All environment types should respect this option.
Supported platforms¶
The platforms
option indicates the operating systems with which the environment is compatible:
[tool.hatch.envs.<ENV_NAME>]
platforms = ["linux", "windows", "macos"]
[envs.<ENV_NAME>]
platforms = ["linux", "windows", "macos"]

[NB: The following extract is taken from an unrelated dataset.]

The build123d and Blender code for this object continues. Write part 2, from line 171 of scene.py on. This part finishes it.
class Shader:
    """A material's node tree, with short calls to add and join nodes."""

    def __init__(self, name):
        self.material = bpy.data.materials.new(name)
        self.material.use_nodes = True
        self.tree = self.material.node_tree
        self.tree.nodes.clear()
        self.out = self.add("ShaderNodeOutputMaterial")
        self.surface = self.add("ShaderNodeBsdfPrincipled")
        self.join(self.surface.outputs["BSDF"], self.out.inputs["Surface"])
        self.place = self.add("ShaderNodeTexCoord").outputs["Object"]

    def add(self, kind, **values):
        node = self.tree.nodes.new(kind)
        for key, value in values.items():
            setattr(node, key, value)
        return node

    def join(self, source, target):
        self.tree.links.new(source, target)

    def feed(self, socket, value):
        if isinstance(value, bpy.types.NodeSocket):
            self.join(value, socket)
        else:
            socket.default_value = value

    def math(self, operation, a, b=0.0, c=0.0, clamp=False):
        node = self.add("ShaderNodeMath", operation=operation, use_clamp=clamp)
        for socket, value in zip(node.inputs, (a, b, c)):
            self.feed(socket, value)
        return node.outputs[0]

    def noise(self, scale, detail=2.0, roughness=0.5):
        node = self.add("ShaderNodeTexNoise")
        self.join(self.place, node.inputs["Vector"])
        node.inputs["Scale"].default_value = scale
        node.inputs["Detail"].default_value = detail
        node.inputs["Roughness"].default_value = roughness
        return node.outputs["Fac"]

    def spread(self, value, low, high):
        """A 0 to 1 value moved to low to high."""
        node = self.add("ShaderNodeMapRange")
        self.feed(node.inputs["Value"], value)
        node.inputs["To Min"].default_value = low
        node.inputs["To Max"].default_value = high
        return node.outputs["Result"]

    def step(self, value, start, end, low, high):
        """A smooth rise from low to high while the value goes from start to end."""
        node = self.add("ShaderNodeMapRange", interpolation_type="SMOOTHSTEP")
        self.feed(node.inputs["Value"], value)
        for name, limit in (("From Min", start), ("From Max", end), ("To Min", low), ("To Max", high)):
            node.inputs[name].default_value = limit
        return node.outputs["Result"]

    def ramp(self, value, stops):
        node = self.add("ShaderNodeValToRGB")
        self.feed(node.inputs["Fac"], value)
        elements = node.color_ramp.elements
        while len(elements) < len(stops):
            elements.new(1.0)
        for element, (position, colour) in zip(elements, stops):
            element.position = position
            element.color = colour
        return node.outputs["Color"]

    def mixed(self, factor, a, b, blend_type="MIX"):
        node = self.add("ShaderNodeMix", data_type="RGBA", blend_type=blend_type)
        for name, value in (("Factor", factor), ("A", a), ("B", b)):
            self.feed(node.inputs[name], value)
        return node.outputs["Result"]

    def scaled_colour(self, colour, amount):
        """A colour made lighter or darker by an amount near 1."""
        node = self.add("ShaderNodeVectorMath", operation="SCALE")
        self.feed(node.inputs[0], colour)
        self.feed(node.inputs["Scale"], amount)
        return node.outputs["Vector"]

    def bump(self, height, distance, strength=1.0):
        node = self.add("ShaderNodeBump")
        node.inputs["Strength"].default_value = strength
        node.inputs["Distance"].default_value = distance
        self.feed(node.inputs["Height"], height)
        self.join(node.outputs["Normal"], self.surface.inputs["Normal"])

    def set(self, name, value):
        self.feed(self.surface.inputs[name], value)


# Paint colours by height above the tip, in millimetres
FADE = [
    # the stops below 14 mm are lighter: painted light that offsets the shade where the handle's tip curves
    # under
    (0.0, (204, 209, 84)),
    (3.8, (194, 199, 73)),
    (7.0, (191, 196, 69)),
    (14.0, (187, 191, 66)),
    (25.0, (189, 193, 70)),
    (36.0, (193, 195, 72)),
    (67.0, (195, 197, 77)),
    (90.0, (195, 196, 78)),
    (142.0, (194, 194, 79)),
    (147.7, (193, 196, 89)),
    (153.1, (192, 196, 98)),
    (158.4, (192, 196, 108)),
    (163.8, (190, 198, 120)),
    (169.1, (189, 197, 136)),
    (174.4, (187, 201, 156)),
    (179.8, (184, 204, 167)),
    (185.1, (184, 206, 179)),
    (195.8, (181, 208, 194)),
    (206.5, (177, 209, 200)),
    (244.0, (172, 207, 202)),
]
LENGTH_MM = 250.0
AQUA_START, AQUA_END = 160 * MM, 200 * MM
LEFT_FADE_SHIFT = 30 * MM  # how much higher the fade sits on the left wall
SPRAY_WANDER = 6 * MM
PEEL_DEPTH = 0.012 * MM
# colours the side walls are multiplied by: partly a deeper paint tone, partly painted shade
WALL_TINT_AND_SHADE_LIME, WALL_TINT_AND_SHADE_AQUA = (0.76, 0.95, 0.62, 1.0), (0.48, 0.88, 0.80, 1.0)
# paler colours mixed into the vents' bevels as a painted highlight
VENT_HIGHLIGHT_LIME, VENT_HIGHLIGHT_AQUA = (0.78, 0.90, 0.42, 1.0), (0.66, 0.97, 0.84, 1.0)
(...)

The following platforms are supported:
linux
windows
macos
If unspecified, the environment is assumed to be compatible with all platforms.
Description¶
The description
option is purely informational and is displayed in the output of the env show
command:
[tool.hatch.envs.<ENV_NAME>]
description = """
Lorem ipsum ...
"""
[envs.<ENV_NAME>]
description = """
Lorem ipsum ...
"""
Type¶
An environment's type
determines which environment plugin will be used for management. The only built-in environment type is virtual
, which uses virtual Python environments.